__Written exercise__
Output every line below without omitting or altering anything.

__Material for this task__

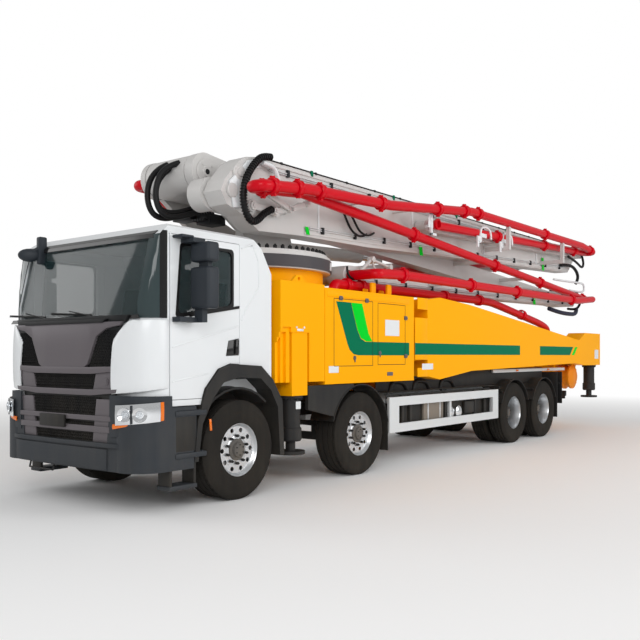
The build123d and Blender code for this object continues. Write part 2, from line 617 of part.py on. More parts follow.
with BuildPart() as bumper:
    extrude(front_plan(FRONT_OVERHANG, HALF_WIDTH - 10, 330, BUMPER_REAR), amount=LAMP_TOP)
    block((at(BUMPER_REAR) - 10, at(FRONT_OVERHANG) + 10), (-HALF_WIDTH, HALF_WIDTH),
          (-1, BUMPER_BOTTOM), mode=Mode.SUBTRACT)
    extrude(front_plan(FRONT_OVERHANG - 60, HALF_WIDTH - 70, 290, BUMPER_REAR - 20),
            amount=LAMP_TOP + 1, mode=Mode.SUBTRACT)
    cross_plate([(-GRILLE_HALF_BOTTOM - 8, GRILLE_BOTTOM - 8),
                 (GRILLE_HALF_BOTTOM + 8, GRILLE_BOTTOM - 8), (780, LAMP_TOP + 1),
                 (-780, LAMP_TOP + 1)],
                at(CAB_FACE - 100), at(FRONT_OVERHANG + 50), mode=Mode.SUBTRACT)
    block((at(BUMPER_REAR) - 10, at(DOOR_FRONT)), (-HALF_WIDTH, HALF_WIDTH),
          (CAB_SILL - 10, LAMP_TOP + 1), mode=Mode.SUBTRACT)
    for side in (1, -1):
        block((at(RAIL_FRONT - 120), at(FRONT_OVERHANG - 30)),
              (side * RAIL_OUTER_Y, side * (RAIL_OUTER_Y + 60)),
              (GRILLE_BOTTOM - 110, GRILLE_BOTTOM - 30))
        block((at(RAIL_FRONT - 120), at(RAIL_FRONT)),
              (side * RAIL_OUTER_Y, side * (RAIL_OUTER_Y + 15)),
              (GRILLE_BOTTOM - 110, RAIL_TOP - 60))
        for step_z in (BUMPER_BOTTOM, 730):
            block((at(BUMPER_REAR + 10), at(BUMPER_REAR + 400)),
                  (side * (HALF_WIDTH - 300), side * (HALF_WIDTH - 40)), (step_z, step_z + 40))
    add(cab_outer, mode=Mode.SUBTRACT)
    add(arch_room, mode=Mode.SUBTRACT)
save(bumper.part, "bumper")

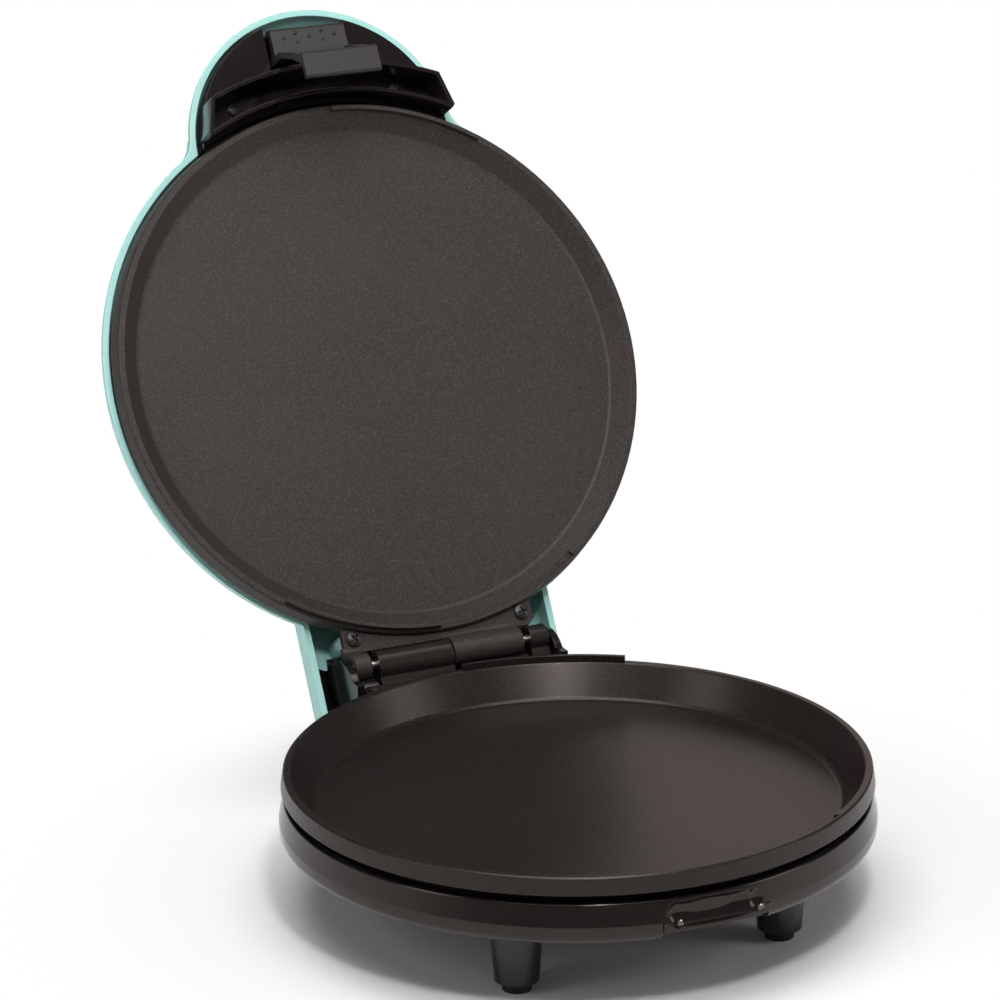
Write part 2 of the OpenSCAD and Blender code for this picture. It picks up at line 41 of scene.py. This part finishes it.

__Answer for this exercise__
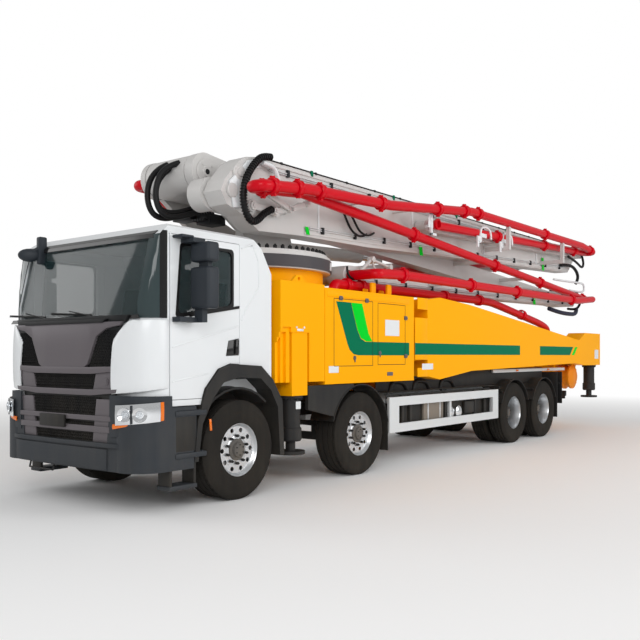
The build123d and Blender code for this object continues. Write part 2, from line 617 of part.py on. More parts follow.
with BuildPart() as bumper:
    extrude(front_plan(FRONT_OVERHANG, HALF_WIDTH - 10, 330, BUMPER_REAR), amount=LAMP_TOP)
    block((at(BUMPER_REAR) - 10, at(FRONT_OVERHANG) + 10), (-HALF_WIDTH, HALF_WIDTH),
          (-1, BUMPER_BOTTOM), mode=Mode.SUBTRACT)
    extrude(front_plan(FRONT_OVERHANG - 60, HALF_WIDTH - 70, 290, BUMPER_REAR - 20),
            amount=LAMP_TOP + 1, mode=Mode.SUBTRACT)
    cross_plate([(-GRILLE_HALF_BOTTOM - 8, GRILLE_BOTTOM - 8),
                 (GRILLE_HALF_BOTTOM + 8, GRILLE_BOTTOM - 8), (780, LAMP_TOP + 1),
                 (-780, LAMP_TOP + 1)],
                at(CAB_FACE - 100), at(FRONT_OVERHANG + 50), mode=Mode.SUBTRACT)
    block((at(BUMPER_REAR) - 10, at(DOOR_FRONT)), (-HALF_WIDTH, HALF_WIDTH),
          (CAB_SILL - 10, LAMP_TOP + 1), mode=Mode.SUBTRACT)
    for side in (1, -1):
        block((at(RAIL_FRONT - 120), at(FRONT_OVERHANG - 30)),
              (side * RAIL_OUTER_Y, side * (RAIL_OUTER_Y + 60)),
              (GRILLE_BOTTOM - 110, GRILLE_BOTTOM - 30))
        block((at(RAIL_FRONT - 120), at(RAIL_FRONT)),
              (side * RAIL_OUTER_Y, side * (RAIL_OUTER_Y + 15)),
              (GRILLE_BOTTOM - 110, RAIL_TOP - 60))
        for step_z in (BUMPER_BOTTOM, 730):
            block((at(BUMPER_REAR + 10), at(BUMPER_REAR + 400)),
                  (side * (HALF_WIDTH - 300), side * (HALF_WIDTH - 40)), (step_z, step_z + 40))
    add(cab_outer, mode=Mode.SUBTRACT)
    add(arch_room, mode=Mode.SUBTRACT)
save(bumper.part, "bumper")

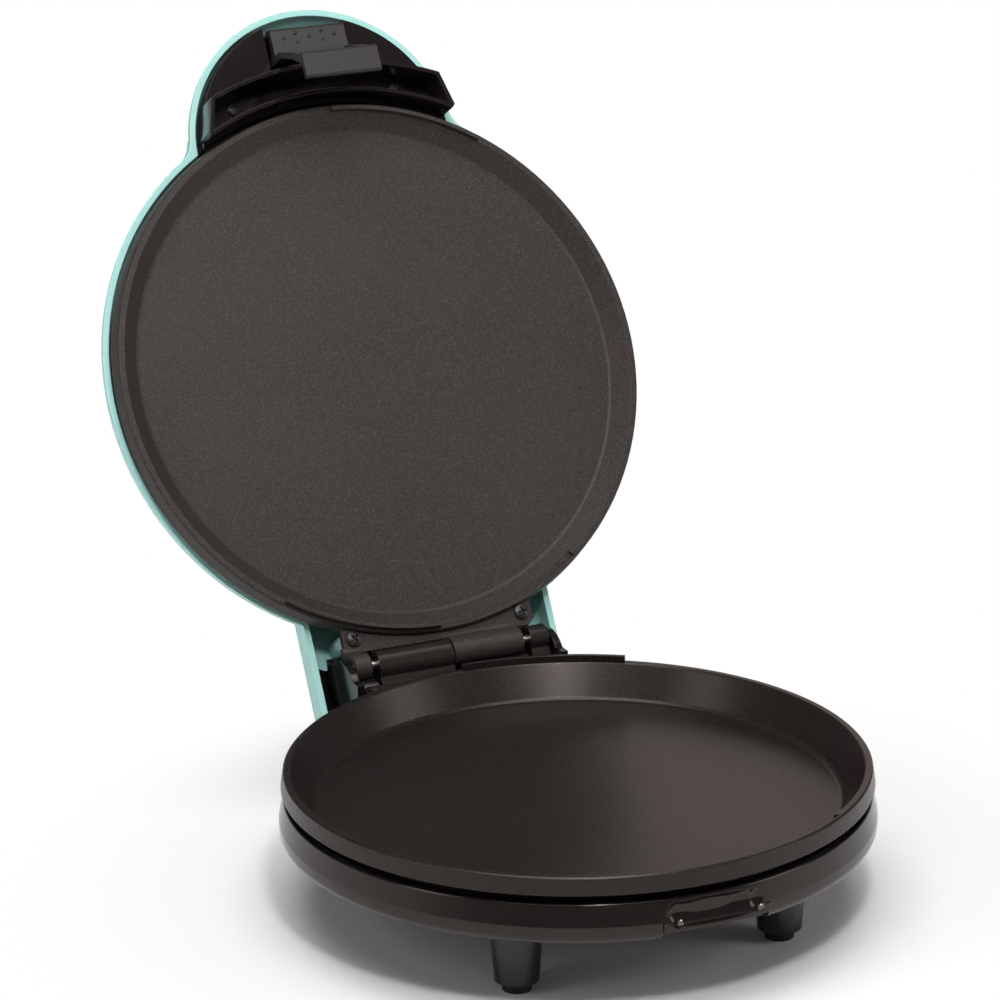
Write part 2 of the OpenSCAD and Blender code for this picture. It picks up at line 41 of scene.py. This part finishes it.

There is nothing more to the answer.